START AVAILABLE DATA
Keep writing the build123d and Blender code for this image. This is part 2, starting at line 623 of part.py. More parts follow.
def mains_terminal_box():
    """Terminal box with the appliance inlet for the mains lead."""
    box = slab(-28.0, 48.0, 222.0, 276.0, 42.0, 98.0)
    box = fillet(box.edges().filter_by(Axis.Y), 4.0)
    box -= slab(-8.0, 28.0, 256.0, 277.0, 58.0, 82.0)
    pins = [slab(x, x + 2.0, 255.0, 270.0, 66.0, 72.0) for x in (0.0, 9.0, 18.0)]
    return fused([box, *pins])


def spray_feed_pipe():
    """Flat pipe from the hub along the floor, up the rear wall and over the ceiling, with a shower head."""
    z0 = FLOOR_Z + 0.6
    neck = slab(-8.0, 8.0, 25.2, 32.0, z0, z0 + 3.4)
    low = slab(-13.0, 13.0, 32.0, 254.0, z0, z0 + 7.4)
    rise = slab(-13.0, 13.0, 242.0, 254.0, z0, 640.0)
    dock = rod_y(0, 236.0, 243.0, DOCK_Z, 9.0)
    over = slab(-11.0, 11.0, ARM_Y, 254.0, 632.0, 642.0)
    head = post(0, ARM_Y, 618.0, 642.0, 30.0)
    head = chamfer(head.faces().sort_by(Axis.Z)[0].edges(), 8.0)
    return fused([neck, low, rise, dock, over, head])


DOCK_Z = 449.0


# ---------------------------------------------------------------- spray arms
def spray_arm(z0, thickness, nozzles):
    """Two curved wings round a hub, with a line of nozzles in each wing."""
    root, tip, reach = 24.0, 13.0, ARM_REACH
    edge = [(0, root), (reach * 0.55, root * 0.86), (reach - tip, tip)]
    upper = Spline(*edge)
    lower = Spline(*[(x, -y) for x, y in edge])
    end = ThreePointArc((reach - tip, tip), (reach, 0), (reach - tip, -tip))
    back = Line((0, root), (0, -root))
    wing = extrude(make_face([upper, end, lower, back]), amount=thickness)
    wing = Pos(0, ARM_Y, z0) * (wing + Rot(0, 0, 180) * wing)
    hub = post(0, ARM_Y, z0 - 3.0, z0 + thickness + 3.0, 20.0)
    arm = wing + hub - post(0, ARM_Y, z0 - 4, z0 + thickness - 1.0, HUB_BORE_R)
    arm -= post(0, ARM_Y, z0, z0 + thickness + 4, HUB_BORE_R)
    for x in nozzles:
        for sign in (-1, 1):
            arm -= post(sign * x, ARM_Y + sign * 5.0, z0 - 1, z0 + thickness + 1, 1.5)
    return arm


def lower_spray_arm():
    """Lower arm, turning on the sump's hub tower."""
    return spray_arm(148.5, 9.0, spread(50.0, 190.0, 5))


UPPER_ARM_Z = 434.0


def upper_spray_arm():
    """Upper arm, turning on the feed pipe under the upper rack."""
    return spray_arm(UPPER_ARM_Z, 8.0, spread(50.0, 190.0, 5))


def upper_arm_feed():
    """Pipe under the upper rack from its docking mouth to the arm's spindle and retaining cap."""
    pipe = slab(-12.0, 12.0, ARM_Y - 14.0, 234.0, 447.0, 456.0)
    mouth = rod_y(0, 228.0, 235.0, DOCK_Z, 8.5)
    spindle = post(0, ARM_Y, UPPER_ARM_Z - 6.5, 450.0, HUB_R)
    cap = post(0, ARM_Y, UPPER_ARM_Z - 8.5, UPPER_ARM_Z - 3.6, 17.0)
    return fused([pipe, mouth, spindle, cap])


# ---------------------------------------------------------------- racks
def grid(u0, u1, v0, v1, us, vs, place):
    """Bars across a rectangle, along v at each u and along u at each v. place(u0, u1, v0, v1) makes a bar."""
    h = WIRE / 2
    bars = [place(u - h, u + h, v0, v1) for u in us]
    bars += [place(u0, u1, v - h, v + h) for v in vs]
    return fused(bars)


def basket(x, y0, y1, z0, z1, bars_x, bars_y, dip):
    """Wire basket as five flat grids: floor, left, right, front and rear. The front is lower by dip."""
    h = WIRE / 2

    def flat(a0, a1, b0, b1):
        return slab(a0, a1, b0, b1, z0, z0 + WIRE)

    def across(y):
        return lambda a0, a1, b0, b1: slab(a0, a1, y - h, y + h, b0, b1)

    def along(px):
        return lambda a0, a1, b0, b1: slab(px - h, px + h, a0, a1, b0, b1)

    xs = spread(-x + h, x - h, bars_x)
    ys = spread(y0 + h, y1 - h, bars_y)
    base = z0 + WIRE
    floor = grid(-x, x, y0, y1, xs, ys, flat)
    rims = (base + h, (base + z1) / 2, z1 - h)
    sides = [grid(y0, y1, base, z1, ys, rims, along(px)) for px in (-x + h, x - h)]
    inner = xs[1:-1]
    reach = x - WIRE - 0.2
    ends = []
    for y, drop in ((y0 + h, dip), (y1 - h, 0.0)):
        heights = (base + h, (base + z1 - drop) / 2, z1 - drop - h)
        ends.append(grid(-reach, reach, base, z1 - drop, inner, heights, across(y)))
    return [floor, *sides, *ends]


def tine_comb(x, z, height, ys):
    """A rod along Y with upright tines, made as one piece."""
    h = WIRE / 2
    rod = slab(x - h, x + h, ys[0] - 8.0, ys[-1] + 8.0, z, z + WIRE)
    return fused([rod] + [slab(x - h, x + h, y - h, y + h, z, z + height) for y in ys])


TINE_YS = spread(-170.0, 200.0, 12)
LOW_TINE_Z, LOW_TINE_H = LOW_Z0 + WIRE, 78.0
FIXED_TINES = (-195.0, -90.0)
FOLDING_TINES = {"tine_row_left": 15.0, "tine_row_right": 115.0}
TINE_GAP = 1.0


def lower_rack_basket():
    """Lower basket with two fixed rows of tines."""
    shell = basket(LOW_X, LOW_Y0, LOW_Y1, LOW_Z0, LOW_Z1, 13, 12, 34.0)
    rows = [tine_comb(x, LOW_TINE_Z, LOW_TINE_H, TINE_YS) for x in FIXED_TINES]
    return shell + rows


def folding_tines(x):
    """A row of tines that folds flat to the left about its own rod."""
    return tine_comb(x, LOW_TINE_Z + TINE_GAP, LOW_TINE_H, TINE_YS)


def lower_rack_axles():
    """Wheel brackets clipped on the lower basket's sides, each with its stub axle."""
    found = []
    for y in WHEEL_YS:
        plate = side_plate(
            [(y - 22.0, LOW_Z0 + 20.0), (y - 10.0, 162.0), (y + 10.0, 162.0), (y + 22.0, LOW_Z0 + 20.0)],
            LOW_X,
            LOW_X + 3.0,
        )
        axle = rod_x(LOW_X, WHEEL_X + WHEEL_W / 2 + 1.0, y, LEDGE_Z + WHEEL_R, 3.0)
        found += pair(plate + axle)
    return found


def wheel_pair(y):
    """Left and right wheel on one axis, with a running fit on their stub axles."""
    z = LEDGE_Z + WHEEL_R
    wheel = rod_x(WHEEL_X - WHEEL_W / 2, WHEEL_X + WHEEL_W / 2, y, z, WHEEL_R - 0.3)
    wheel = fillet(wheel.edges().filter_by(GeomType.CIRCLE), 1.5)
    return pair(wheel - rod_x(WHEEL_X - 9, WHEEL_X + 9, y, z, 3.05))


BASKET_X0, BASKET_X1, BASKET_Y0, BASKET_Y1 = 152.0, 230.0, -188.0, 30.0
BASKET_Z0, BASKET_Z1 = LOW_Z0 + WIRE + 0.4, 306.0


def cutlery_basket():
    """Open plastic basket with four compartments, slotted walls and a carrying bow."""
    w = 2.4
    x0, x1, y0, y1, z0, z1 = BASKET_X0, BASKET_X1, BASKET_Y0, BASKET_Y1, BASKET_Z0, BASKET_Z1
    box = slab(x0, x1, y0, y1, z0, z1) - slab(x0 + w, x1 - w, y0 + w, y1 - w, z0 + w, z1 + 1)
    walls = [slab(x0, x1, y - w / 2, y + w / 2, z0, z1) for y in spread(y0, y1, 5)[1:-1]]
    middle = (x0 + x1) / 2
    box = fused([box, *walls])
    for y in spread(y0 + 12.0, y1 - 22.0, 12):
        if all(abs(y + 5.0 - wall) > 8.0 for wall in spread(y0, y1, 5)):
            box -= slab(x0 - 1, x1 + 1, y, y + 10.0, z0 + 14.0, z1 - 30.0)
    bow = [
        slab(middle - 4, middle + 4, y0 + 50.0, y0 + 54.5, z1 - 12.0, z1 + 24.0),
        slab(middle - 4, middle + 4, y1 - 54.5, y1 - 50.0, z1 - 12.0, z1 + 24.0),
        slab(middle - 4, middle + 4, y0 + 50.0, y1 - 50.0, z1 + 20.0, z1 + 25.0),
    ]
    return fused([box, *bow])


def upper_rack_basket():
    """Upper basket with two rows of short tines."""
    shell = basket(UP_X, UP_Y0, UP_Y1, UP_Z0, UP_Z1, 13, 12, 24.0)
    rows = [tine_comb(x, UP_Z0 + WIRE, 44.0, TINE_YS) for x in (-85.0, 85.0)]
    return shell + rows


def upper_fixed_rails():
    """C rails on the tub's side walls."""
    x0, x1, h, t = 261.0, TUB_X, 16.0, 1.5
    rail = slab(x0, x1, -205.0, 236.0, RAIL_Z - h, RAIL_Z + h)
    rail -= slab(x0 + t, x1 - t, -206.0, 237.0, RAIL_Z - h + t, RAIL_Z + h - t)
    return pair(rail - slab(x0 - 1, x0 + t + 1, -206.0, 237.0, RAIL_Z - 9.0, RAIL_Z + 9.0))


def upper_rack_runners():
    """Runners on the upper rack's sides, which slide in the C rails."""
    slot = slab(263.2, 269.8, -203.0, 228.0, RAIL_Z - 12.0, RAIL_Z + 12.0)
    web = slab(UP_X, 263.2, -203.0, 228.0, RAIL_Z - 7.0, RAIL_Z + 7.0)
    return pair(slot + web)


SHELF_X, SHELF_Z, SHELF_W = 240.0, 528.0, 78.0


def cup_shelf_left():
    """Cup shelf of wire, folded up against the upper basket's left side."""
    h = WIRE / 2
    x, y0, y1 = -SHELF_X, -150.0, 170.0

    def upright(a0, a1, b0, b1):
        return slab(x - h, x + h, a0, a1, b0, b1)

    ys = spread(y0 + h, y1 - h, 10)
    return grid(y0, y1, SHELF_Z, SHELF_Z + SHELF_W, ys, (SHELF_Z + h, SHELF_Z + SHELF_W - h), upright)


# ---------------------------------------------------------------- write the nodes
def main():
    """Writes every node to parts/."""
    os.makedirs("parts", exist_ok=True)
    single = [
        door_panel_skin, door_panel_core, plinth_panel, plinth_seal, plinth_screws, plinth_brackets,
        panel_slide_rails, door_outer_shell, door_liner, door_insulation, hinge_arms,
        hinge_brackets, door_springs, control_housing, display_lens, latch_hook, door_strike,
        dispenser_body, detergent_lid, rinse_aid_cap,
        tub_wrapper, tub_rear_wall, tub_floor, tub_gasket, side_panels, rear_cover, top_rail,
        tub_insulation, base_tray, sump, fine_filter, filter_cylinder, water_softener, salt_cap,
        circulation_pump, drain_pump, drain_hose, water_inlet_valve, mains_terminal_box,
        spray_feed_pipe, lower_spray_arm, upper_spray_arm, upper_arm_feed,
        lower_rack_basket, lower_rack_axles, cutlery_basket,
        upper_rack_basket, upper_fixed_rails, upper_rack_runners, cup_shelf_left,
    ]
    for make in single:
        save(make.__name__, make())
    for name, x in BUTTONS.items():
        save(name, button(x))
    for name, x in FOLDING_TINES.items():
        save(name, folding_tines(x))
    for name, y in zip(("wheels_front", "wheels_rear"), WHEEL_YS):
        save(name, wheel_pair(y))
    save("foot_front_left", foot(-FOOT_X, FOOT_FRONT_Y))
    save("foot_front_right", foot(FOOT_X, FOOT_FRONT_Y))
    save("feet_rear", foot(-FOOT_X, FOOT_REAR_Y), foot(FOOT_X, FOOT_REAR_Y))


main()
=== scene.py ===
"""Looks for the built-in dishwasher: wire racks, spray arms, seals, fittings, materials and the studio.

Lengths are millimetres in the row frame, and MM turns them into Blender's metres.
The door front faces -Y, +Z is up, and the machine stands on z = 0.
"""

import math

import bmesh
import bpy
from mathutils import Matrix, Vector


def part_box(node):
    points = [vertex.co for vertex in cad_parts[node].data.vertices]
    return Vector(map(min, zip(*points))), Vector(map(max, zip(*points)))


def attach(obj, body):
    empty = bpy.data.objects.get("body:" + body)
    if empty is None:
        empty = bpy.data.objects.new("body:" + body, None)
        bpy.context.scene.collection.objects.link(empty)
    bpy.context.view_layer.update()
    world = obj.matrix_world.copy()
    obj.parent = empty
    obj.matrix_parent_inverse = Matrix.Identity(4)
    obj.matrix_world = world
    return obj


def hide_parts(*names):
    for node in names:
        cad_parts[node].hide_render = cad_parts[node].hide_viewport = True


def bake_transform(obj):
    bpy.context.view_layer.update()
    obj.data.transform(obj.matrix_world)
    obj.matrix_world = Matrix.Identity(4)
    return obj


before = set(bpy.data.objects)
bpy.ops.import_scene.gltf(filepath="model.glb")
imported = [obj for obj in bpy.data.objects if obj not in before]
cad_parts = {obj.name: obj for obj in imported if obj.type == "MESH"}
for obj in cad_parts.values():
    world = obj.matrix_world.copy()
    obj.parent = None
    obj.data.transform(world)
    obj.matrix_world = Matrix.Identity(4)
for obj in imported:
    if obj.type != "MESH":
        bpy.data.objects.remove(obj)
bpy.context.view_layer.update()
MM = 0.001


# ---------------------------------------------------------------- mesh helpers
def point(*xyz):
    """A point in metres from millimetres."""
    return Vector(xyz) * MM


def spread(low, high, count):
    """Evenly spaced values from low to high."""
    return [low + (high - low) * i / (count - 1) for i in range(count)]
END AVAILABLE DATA
§ TO DO
Repeat word for word the lines from the line with "for make in" to the line with "points = [vertex.co", both lines included.

§ EXERCISE OUTPUT
    for make in single:
        save(make.__name__, make())
    for name, x in BUTTONS.items():
        save(name, button(x))
    for name, x in FOLDING_TINES.items():
        save(name, folding_tines(x))
    for name, y in zip(("wheels_front", "wheels_rear"), WHEEL_YS):
        save(name, wheel_pair(y))
    save("foot_front_left", foot(-FOOT_X, FOOT_FRONT_Y))
    save("foot_front_right", foot(FOOT_X, FOOT_FRONT_Y))
    save("feet_rear", foot(-FOOT_X, FOOT_REAR_Y), foot(FOOT_X, FOOT_REAR_Y))


main()
=== scene.py ===
"""Looks for the built-in dishwasher: wire racks, spray arms, seals, fittings, materials and the studio.

Lengths are millimetres in the row frame, and MM turns them into Blender's metres.
The door front faces -Y, +Z is up, and the machine stands on z = 0.
"""

import math

import bmesh
import bpy
from mathutils import Matrix, Vector


def part_box(node):
    points = [vertex.co for vertex in cad_parts[node].data.vertices]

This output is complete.